Starting at the line that contains "line a node", reproduce each line exactly up to and including the line that contains "obj.matrix_world = Matrix.Identity(4)". Reproduce nothing else.

= Working data =
* START *

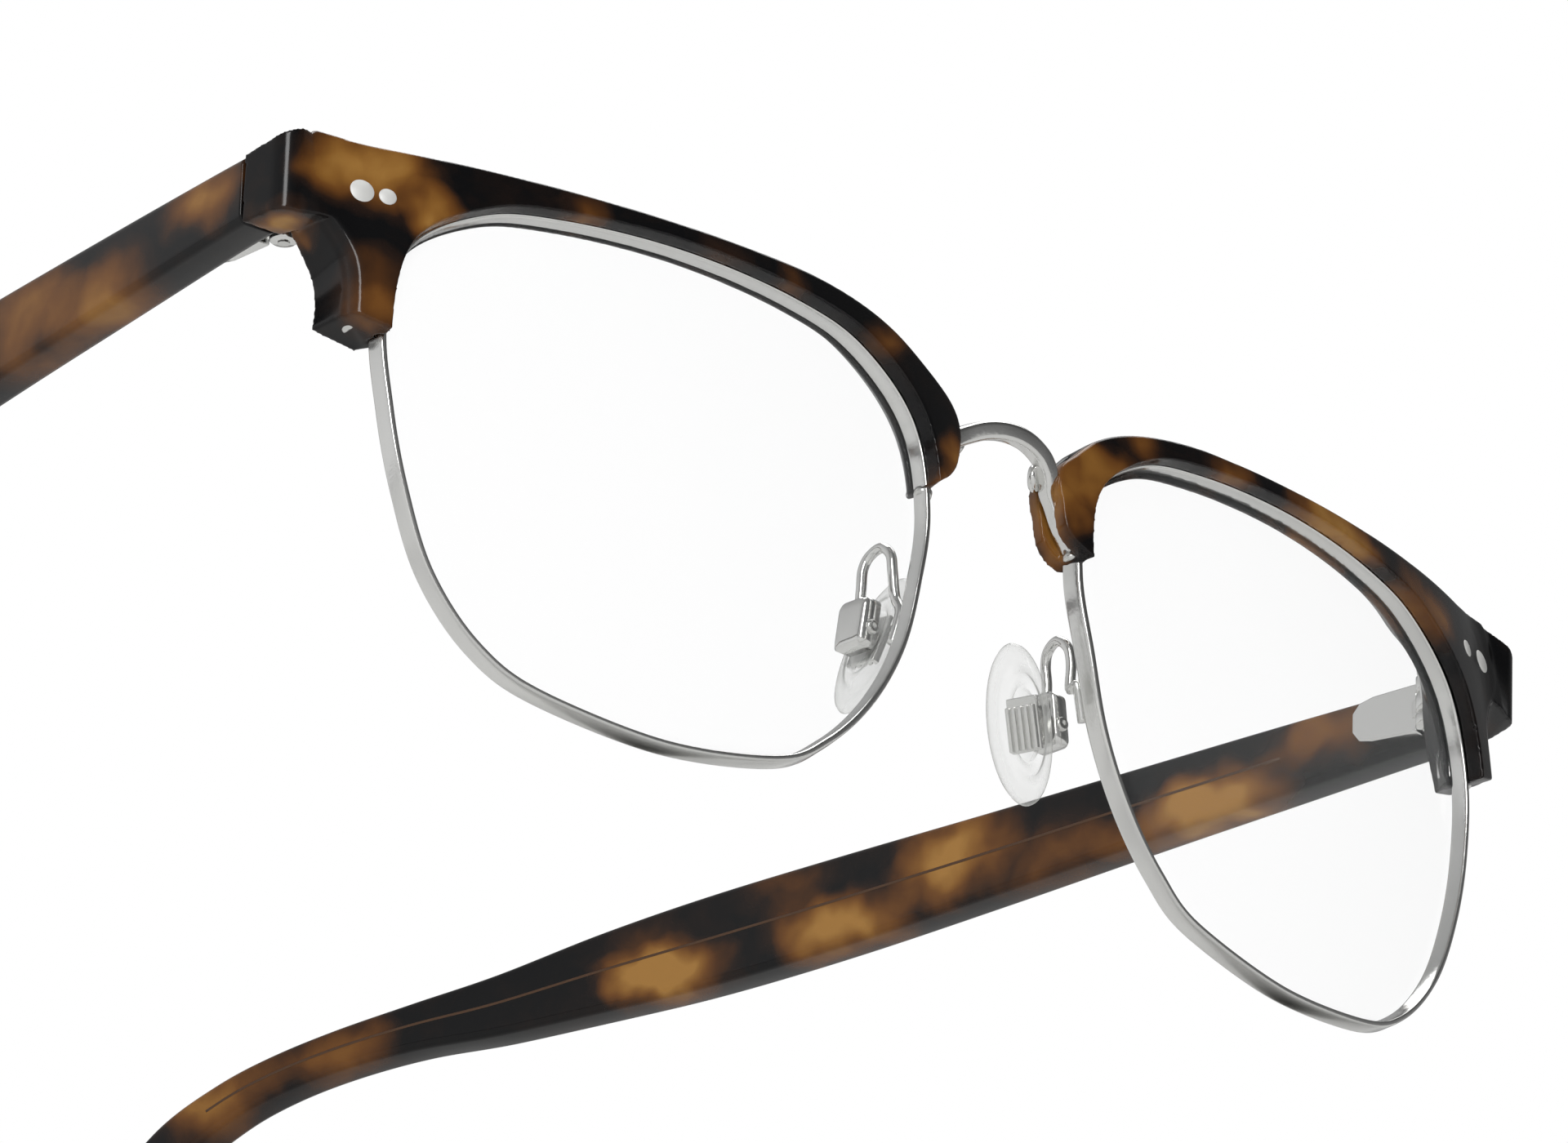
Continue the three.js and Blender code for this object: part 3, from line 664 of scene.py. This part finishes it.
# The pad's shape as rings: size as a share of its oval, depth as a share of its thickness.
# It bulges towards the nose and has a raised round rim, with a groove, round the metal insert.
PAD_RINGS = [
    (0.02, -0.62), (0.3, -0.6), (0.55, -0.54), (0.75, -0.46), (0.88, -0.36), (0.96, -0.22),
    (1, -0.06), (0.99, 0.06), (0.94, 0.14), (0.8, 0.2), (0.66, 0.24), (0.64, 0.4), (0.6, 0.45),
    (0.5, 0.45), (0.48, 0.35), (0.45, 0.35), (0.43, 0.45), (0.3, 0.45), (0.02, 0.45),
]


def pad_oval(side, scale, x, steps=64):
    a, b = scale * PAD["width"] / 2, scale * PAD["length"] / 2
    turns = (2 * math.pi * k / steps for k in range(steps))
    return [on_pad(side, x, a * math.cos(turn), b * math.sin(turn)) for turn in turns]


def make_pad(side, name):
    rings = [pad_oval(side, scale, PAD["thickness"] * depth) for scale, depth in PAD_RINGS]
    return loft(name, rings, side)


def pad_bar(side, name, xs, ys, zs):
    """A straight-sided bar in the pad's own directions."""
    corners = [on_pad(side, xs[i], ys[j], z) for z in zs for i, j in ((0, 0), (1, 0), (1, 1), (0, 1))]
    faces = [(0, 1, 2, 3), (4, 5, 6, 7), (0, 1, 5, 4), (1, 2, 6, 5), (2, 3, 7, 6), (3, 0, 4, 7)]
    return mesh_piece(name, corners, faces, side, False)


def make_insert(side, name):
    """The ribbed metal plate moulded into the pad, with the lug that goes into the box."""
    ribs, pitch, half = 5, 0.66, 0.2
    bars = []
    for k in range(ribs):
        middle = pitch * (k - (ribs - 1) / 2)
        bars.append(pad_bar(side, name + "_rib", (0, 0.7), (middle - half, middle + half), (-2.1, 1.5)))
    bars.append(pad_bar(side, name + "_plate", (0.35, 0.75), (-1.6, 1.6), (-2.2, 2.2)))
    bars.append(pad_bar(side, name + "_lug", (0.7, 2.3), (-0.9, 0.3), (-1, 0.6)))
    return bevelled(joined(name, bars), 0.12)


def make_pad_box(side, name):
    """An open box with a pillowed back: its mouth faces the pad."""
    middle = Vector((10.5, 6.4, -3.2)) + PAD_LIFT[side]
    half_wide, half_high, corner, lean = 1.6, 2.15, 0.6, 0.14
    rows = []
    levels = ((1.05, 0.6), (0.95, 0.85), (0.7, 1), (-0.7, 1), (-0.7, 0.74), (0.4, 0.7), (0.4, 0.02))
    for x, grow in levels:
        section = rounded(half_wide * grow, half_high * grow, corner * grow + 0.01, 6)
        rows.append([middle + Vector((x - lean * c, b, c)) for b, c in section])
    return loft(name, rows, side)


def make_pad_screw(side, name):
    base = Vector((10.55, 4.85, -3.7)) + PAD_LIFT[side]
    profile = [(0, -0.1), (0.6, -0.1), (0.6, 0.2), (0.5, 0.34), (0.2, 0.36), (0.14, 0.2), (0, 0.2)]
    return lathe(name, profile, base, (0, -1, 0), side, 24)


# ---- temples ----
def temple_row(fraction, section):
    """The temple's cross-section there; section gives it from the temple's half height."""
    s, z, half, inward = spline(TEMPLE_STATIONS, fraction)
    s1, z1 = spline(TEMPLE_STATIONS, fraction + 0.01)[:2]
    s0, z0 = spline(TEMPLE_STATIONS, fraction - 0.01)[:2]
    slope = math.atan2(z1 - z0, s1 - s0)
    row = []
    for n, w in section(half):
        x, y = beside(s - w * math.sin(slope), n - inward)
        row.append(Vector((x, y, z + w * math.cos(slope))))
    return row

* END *
* START *

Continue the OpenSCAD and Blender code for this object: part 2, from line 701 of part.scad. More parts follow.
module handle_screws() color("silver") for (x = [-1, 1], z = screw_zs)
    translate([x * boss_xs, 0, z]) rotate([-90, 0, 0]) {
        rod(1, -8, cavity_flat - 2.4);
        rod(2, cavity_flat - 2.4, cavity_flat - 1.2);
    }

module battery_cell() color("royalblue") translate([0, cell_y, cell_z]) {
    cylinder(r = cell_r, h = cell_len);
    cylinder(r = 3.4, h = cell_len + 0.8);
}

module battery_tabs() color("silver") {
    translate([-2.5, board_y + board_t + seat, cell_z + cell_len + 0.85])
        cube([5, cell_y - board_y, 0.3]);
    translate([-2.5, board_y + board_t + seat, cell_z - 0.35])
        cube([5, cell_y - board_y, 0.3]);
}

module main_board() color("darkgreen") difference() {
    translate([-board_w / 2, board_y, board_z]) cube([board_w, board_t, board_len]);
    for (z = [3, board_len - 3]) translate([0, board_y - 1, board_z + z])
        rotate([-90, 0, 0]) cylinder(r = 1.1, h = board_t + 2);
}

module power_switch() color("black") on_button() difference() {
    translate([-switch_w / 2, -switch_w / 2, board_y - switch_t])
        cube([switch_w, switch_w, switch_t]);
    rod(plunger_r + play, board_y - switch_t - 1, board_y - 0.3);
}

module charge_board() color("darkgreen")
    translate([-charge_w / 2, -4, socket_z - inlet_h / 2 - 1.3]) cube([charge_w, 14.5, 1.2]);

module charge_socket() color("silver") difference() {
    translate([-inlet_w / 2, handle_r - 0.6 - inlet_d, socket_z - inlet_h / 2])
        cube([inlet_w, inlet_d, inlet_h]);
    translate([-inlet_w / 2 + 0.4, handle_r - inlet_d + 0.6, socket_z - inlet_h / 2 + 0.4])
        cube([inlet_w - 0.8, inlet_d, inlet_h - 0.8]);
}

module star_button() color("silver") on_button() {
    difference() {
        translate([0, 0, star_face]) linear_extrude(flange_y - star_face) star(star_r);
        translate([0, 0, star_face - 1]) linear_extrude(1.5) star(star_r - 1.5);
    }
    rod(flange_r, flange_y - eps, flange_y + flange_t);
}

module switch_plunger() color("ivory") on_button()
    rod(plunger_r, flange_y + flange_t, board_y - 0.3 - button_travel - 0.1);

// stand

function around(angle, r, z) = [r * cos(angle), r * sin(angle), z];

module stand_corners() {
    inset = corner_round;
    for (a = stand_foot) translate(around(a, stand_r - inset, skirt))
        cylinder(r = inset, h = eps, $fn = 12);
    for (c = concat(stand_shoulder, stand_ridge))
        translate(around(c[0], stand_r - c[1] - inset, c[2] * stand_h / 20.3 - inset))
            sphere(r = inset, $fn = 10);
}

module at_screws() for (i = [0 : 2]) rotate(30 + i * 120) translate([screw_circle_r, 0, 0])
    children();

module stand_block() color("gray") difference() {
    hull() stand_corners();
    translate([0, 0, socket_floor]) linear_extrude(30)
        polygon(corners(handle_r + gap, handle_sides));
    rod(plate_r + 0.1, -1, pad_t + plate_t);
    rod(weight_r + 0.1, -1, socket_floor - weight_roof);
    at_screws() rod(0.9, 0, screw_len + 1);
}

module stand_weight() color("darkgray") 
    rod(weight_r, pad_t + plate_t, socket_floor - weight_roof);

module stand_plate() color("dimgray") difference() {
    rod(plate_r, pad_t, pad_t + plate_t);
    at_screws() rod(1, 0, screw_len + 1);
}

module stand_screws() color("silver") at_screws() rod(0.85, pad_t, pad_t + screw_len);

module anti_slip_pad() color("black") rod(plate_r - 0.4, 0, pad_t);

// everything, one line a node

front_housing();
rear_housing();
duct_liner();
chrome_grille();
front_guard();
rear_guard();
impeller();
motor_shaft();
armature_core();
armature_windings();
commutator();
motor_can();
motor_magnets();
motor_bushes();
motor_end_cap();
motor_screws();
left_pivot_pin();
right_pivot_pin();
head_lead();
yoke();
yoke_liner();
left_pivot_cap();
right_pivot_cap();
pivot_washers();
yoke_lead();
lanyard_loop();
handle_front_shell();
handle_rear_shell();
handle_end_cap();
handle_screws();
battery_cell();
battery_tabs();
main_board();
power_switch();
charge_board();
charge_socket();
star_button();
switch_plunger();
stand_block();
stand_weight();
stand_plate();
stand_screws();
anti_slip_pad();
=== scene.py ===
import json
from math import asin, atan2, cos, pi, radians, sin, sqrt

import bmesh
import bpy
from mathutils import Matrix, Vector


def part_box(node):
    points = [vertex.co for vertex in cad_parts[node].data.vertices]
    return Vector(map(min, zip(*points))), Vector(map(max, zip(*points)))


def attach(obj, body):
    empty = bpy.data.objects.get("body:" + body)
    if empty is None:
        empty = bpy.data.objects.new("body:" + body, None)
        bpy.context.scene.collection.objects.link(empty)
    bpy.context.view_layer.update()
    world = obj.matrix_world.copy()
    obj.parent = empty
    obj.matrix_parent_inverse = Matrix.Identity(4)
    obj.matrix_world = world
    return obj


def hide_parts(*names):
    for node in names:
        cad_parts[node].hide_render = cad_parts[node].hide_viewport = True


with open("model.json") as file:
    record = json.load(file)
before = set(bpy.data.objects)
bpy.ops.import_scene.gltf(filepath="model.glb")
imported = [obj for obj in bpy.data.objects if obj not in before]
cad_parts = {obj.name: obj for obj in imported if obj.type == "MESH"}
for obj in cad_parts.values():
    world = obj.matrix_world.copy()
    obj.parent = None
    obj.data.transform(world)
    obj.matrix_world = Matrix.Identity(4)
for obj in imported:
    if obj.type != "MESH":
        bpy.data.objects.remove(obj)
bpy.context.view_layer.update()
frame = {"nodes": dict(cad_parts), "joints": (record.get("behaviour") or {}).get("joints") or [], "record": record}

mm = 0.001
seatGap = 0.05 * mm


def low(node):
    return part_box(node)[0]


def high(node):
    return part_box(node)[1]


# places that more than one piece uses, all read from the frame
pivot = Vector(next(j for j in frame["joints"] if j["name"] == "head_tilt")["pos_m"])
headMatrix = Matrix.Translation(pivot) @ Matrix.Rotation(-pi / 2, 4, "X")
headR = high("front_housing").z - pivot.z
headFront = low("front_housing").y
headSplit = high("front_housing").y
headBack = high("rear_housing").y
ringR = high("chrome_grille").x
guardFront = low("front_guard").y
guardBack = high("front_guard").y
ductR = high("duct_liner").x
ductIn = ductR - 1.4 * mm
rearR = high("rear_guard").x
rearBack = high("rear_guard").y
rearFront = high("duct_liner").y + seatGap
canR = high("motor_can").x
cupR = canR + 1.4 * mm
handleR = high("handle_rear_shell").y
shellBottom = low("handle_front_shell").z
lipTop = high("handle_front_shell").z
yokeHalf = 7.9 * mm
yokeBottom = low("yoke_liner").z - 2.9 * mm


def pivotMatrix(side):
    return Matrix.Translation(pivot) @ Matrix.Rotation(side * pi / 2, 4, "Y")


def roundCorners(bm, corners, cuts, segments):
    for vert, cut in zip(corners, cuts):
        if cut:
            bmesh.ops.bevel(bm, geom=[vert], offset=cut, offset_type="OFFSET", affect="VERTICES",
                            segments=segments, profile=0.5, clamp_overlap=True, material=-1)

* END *

= Solution =
// everything, one line a node

front_housing();
rear_housing();
duct_liner();
chrome_grille();
front_guard();
rear_guard();
impeller();
motor_shaft();
armature_core();
armature_windings();
commutator();
motor_can();
motor_magnets();
motor_bushes();
motor_end_cap();
motor_screws();
left_pivot_pin();
right_pivot_pin();
head_lead();
yoke();
yoke_liner();
left_pivot_cap();
right_pivot_cap();
pivot_washers();
yoke_lead();
lanyard_loop();
handle_front_shell();
handle_rear_shell();
handle_end_cap();
handle_screws();
battery_cell();
battery_tabs();
main_board();
power_switch();
charge_board();
charge_socket();
star_button();
switch_plunger();
stand_block();
stand_weight();
stand_plate();
stand_screws();
anti_slip_pad();
=== scene.py ===
import json
from math import asin, atan2, cos, pi, radians, sin, sqrt

import bmesh
import bpy
from mathutils import Matrix, Vector


def part_box(node):
    points = [vertex.co for vertex in cad_parts[node].data.vertices]
    return Vector(map(min, zip(*points))), Vector(map(max, zip(*points)))


def attach(obj, body):
    empty = bpy.data.objects.get("body:" + body)
    if empty is None:
        empty = bpy.data.objects.new("body:" + body, None)
        bpy.context.scene.collection.objects.link(empty)
    bpy.context.view_layer.update()
    world = obj.matrix_world.copy()
    obj.parent = empty
    obj.matrix_parent_inverse = Matrix.Identity(4)
    obj.matrix_world = world
    return obj


def hide_parts(*names):
    for node in names:
        cad_parts[node].hide_render = cad_parts[node].hide_viewport = True


with open("model.json") as file:
    record = json.load(file)
before = set(bpy.data.objects)
bpy.ops.import_scene.gltf(filepath="model.glb")
imported = [obj for obj in bpy.data.objects if obj not in before]
cad_parts = {obj.name: obj for obj in imported if obj.type == "MESH"}
for obj in cad_parts.values():
    world = obj.matrix_world.copy()
    obj.parent = None
    obj.data.transform(world)
    obj.matrix_world = Matrix.Identity(4)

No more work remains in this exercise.